In February, the presidency confirmed that Ramaphosa had requested that deputy president David Mabuza remain in his position until the modalities of his departure and transition had been finalised. This was after Mabuza made public during a family funeral that he was ready to leave office.

The insiders say Ramaphosa has shown his incompetence as a leader by delaying the cabinet reshuffle since he was reelected as ANC president in December. They say both Ramaphosa and his advisers have made shortsighted blunders in the past two months. 

One of the leaders said part of Ramaphosa’s plan was to bring in David Makhura but this floundered over failure to place the former Gauteng premier on the province to national list. 

Makhura has now been deployed to Luthuli House as the head of political education.

Ramaphosa’s reshuffle will probably draw the line in a battle for control for the future of the ANC. Although the party has five years to prepare for its next elective conference, there is already talk of who will take over from Ramaphosa. 

This could happen sooner rather than later, should Ramaphosa be found wanting by state agencies investigating the Phala Phala scandal. 

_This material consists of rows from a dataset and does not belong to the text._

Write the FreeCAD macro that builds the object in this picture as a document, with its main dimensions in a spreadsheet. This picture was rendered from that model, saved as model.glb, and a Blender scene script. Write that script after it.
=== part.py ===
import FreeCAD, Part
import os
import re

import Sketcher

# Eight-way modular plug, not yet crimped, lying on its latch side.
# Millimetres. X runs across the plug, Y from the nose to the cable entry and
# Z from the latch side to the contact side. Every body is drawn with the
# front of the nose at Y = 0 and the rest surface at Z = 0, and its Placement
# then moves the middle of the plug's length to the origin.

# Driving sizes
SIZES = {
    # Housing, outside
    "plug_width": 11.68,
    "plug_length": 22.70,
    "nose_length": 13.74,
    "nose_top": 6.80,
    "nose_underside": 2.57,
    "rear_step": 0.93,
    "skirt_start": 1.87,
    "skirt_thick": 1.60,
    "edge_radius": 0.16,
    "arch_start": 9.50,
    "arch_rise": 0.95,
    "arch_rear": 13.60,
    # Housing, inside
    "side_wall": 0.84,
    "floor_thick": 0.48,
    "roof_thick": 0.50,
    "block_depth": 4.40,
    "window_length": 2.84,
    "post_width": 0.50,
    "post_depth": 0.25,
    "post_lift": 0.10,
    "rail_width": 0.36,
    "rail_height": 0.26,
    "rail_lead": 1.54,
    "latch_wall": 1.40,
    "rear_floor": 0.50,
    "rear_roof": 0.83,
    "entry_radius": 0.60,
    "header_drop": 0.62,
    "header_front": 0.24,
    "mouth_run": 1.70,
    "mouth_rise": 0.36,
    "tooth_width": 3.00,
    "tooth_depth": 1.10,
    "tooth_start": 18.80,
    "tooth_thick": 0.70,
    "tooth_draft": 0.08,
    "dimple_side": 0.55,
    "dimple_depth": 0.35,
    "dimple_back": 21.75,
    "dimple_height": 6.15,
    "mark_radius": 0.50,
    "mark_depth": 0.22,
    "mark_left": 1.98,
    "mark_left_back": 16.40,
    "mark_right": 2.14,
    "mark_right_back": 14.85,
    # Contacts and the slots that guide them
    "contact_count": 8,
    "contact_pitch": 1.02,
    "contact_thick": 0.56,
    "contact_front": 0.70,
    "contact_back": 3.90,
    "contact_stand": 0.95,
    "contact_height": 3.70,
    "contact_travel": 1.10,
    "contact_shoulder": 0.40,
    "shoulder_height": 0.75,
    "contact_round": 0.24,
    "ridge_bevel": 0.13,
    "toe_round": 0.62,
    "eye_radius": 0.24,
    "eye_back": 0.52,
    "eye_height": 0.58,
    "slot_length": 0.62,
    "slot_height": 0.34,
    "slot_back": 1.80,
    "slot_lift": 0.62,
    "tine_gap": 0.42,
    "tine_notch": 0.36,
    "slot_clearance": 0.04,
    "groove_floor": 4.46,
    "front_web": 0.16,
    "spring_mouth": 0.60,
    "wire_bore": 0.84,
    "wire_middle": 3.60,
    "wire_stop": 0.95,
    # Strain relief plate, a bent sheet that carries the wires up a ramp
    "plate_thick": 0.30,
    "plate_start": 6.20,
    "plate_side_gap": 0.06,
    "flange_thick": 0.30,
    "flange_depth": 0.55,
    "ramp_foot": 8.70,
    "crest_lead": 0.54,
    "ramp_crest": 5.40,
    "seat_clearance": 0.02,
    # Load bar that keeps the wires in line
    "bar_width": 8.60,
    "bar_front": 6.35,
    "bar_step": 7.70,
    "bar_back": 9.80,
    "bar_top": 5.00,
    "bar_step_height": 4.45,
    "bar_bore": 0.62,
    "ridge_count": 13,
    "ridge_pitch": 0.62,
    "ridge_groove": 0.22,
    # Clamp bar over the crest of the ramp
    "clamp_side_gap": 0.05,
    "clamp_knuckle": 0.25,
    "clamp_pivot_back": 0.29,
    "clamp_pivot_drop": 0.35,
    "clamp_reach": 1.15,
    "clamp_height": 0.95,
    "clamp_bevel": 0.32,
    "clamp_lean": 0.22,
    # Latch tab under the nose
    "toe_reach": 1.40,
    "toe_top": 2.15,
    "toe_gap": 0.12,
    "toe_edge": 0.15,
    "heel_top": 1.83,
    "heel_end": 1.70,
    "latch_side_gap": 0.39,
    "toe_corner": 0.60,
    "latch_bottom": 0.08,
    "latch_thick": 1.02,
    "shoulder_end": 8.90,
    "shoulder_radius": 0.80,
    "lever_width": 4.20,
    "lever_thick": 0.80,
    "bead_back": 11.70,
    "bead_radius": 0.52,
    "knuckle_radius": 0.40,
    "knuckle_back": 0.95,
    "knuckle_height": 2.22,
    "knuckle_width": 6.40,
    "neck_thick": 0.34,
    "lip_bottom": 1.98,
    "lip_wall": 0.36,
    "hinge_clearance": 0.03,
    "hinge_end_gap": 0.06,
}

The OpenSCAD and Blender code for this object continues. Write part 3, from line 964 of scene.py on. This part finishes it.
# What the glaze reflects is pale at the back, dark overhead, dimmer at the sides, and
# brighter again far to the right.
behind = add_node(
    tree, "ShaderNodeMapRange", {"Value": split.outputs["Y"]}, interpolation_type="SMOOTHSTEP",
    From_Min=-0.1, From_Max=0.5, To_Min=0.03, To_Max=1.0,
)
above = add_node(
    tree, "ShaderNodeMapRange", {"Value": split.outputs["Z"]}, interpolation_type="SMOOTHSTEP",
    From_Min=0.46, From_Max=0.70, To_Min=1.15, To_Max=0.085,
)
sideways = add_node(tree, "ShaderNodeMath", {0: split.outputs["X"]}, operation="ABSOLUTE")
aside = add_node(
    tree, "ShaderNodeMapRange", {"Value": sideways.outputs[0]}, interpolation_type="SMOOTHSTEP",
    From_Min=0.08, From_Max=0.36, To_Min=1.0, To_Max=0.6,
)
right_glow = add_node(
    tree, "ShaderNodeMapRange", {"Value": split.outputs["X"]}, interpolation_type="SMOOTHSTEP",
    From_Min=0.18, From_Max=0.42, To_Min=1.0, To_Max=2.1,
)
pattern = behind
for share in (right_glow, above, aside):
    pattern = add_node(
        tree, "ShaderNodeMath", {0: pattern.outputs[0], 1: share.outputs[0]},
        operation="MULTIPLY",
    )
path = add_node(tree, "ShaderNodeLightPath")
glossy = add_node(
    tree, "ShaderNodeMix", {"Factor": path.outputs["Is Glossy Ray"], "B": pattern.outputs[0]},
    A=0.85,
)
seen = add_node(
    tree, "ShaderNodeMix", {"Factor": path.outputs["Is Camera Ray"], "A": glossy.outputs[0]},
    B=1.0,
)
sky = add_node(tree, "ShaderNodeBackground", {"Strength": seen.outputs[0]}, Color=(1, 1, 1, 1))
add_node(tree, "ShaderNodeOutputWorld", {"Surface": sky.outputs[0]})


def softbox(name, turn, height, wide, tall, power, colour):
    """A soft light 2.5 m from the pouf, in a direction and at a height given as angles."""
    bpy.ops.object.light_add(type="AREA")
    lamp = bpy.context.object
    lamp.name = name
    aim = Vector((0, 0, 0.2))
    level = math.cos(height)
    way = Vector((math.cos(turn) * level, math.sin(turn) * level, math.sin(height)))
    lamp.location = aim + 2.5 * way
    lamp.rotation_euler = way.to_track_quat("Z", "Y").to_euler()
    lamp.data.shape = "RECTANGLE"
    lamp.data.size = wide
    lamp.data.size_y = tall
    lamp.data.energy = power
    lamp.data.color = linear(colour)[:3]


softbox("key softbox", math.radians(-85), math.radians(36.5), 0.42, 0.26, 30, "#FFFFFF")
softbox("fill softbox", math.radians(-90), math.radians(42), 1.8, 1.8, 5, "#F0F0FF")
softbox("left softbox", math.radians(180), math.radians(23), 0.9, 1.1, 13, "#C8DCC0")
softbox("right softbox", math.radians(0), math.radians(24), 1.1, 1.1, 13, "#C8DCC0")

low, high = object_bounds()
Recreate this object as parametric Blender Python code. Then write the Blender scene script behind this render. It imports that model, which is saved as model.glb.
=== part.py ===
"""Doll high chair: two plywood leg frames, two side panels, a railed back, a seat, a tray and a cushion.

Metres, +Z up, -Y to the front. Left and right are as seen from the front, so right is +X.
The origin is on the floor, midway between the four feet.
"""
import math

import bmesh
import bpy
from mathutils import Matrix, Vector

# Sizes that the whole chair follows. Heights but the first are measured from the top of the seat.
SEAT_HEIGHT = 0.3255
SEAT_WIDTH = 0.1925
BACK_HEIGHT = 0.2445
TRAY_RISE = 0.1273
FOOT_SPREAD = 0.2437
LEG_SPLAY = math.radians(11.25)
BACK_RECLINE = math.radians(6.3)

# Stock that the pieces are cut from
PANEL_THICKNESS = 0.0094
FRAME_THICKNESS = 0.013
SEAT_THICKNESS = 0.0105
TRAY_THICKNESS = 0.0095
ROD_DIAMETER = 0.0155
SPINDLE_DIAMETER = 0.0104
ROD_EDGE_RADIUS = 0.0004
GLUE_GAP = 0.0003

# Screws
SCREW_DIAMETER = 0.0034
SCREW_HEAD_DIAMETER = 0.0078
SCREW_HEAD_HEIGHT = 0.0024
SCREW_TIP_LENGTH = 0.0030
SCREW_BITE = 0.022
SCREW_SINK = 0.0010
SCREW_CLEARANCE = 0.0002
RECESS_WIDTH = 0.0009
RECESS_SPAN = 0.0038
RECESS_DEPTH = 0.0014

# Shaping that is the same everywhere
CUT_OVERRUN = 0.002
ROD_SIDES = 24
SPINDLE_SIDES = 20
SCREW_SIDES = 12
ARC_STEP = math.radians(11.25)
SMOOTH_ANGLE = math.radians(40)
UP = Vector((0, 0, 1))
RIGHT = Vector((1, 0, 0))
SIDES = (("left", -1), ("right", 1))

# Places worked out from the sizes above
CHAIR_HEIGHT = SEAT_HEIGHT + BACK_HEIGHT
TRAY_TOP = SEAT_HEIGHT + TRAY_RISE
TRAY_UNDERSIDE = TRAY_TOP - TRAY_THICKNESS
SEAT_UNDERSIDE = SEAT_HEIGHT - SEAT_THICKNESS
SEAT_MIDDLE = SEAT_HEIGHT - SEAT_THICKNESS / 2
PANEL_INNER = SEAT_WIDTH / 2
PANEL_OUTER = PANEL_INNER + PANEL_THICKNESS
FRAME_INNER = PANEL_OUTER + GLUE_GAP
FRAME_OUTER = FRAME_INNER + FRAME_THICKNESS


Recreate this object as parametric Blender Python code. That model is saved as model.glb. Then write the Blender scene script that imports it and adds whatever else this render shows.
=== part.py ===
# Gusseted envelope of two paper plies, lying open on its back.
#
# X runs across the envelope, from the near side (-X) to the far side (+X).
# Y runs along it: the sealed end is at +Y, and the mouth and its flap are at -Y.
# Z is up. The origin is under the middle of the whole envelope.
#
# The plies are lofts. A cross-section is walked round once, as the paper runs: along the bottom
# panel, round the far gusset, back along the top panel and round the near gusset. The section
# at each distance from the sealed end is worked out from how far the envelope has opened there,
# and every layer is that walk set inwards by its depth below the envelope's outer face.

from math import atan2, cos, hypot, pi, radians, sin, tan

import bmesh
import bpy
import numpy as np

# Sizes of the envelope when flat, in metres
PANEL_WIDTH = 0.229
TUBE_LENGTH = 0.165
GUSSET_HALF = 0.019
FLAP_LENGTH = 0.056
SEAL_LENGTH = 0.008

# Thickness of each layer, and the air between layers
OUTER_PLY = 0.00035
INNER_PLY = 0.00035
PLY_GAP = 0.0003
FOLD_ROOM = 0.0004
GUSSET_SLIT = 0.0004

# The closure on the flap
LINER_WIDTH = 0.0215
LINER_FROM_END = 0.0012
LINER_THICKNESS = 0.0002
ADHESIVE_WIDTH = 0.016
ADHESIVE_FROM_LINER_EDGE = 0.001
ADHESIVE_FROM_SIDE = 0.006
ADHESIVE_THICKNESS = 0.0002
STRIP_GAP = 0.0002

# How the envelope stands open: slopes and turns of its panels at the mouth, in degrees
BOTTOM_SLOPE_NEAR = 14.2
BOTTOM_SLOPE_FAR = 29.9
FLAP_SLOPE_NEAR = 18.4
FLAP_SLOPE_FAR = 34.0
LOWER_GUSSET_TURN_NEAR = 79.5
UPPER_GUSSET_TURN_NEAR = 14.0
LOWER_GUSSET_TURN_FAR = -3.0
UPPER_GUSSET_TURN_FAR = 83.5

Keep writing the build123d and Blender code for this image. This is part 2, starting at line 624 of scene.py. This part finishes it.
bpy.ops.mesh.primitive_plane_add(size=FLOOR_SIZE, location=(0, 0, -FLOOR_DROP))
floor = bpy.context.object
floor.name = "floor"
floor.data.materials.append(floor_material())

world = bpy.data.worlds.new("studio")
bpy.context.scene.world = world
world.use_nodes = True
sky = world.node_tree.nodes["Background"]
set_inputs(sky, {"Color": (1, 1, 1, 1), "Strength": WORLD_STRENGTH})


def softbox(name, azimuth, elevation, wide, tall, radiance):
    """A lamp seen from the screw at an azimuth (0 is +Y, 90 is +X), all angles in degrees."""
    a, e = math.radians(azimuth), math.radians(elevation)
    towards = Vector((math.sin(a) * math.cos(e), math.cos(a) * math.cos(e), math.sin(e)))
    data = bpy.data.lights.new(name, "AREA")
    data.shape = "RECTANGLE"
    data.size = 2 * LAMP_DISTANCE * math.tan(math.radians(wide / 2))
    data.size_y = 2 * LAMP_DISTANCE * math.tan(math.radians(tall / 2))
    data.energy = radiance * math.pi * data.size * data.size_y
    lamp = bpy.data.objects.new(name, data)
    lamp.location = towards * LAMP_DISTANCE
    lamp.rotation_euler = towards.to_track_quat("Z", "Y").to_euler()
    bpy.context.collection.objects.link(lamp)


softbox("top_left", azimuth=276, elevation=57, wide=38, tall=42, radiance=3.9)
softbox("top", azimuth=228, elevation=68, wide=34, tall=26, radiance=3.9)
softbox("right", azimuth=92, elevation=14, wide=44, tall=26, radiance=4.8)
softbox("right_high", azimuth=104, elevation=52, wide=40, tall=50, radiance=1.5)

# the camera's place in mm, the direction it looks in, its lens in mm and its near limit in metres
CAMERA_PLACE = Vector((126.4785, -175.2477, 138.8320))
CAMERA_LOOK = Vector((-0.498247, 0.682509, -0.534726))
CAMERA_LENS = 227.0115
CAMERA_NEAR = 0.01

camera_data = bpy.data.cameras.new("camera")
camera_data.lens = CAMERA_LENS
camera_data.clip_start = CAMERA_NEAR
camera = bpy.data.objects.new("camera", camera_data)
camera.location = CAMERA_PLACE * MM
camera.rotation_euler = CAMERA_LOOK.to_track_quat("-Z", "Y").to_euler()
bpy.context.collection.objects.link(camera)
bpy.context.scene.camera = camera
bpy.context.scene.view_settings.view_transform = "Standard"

The controversy brought Ramaphosa to the brink of resignation last year after a panel headed by former chief justice Sandile Ngcobo concluded that he had a case to answer on four charges contained in an impeachment motion tabled by the African Transformation Movement (ATM), and recommended that he faced an impeachment inquiry. 

The report was eventually rejected by the National Assembly after ANC MPs closed ranks around the president. But the ATM has filed court papers asking that the vote be set aside because the speaker acted “irrationally” when the speaker refused an opposition request for a secret ballot.

The charges in the impeachment motion echoed those the two-seat opposition party formulated in its complaint to the public protector.